Quindici milioni di euro vincolati per consentire alle Regioni di sviluppare progetti per migliorare le condizioni di vita e di salute delle donne affette da malattie croniche invalidanti tra cui l’endometriosi. E’ una delle grandi novità emerse oggi, in occasione della Giornata Mondiale dell’Endometriosi, celebrata in 53 Capitale tra cui Roma, con incontri scientifici e manifestazioni per sensibilizzare su un problema che coinvolge in Italia tre milioni di donne, 14 in tutta Europa. Il ministro della Salute, Beatrice Lorenzin, ha inviato una lunga nota dove annuncia le novità in arrivo:
“L’endometriosi – ha ricordato il ministro – è causa di circa il 30, ­40% dei casi di infertilità femminile. Purtroppo riconoscerla non è facile e spesso ci si rivolge al medico quando la sintomatologia diviene quasi insostenibile a causa del dolore che questa malattia provoca. Nelle forme più gravi può diventare invalidante sia fisicamente che psicologicamente con gravi ripercussioni sulla qualità della vita di chi ne è colpito”.
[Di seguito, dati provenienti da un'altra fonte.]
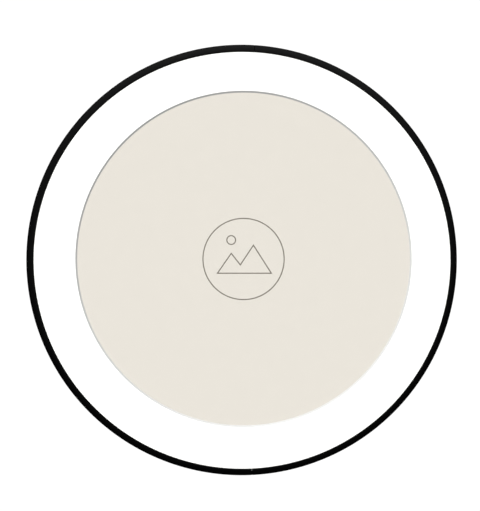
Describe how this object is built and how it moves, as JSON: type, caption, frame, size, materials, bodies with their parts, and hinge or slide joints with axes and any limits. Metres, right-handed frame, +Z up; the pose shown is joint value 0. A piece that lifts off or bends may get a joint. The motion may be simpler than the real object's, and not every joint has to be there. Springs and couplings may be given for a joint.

“Sono molto vicina alle donne che affrontano ogni giorno questa malattia – ha aggiunto – e con miei uffici abbiamo elaborato nell’ultimo accordo sugli Obiettivi di Piano una linea progettuale, approvata dalla Conferenza Stato Regioni, diretta proprio all’implementazione di percorsi diagnostico­ assistenziali e di supporto per migliorare la vita delle donne affette da malattie croniche invalidanti della sfera uro­genitale, tra le quali anche l’endometriosi. Allo scopo è stata vincolata la somma di 15 milioni di euro per consentire alle Regioni di sviluppare specifici progetti finalizzati al miglioramento delle condizioni di vita e di salute delle donne affette da queste malattie. Occorre infatti una presa in carico globale delle donne affette da endometriosi ed è fondamentale l’integrazione degli interventi per una stessa paziente e il coordinamento fra soggetti, strutture e servizi, secondo la modalità di rete e in un’ottica multidisciplinare, che coinvolga più figure specialistiche”.
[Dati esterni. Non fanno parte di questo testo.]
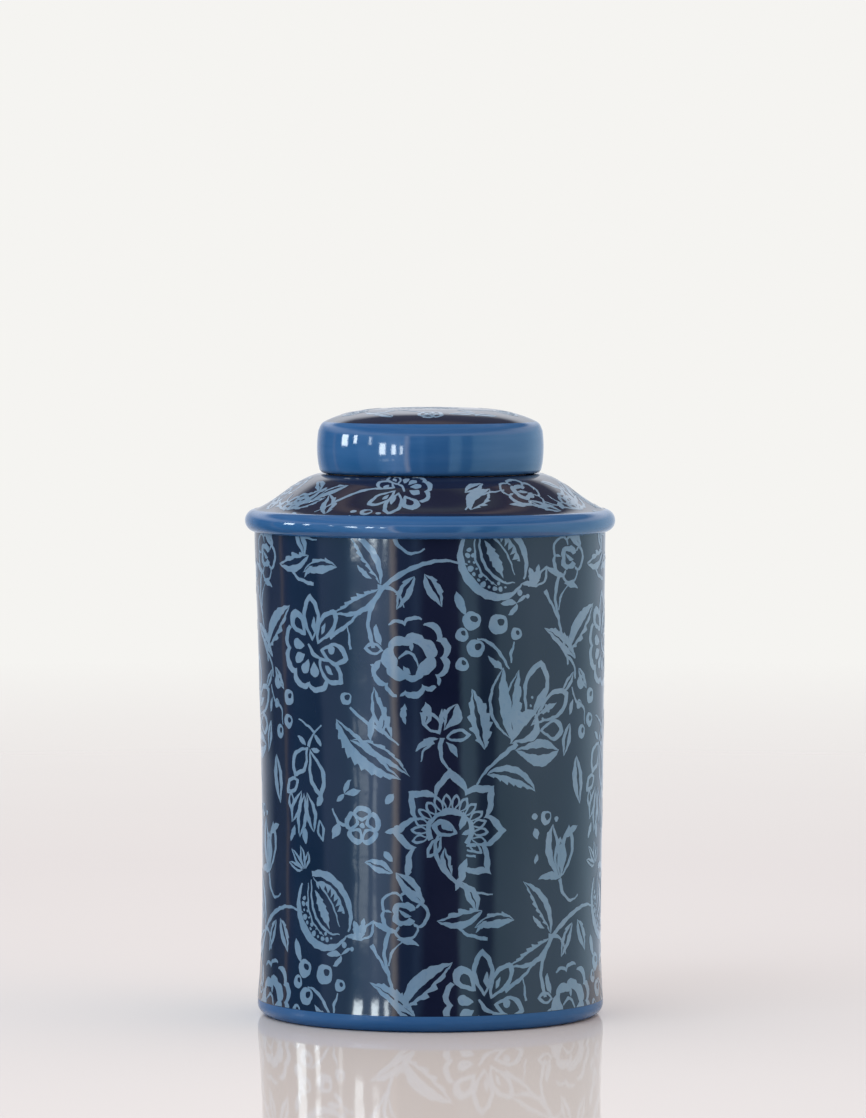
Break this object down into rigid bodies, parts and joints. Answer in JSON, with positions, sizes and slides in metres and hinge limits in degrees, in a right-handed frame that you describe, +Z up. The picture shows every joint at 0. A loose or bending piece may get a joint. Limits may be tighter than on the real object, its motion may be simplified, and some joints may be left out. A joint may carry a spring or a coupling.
{
  "type": "lidded ceramic jar",
  "caption": "Tall cylindrical glazed ceramic tea jar with a rolled shoulder bead, a rounded foot and a flat cap lid that lifts off the neck.",
  "frame": {"origin": "centre of the foot, on the surface the jar stands on", "axes": "+Z up along the jar's axis, through the middle of the lid; +X and +Y are alike, because the jar is round"},
  "size_m": [0.2032, 0.2032, 0.3331],
  "materials": {
    "navy_glaze": "deep navy glossy glaze",
    "blue_glaze": "mid-blue glossy glaze",
    "inner_glaze": "clear glaze over a pale body",
    "bare_clay": "unglazed, fine and matt"
  },
  "bodies": {
    "jar": {"wall": "navy_glaze", "floor": "inner_glaze", "foot_ring": "blue_glaze", "shoulder": "navy_glaze", "shoulder_bead": "blue_glaze", "neck": "bare_clay"},
    "lid": {"lid_side": "blue_glaze", "lid_top": "navy_glaze"}
  },
  "joints": [
    {"name": "lid_lift", "type": "slide", "parent": "jar", "child": "lid", "axis": [0, 0, 1], "range_m": [0, 0.08]}
  ]
}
“E’ necessario, quindi – aggiunge Lorenzin – costituire una Rete sanitaria ben coordinata che veda da un lato i Centri di eccellenza, dall’altro i Servizi sanitari territoriali. Spetta ai Medici di Medicina Generale o ai Servizi territoriali, cui la donna si rivolge, individuare tempestivamente la patologia, indirizzando così la paziente allo specialista ginecologo per una conferma diagnostica e per la sua successiva gestione, avvalendosi anche dei Centri di Alta Specializzazione. La Rete diagnostico ­terapeutica dovrà accompagnare la donna in tutto il suo percorso in modo costante e continuato”.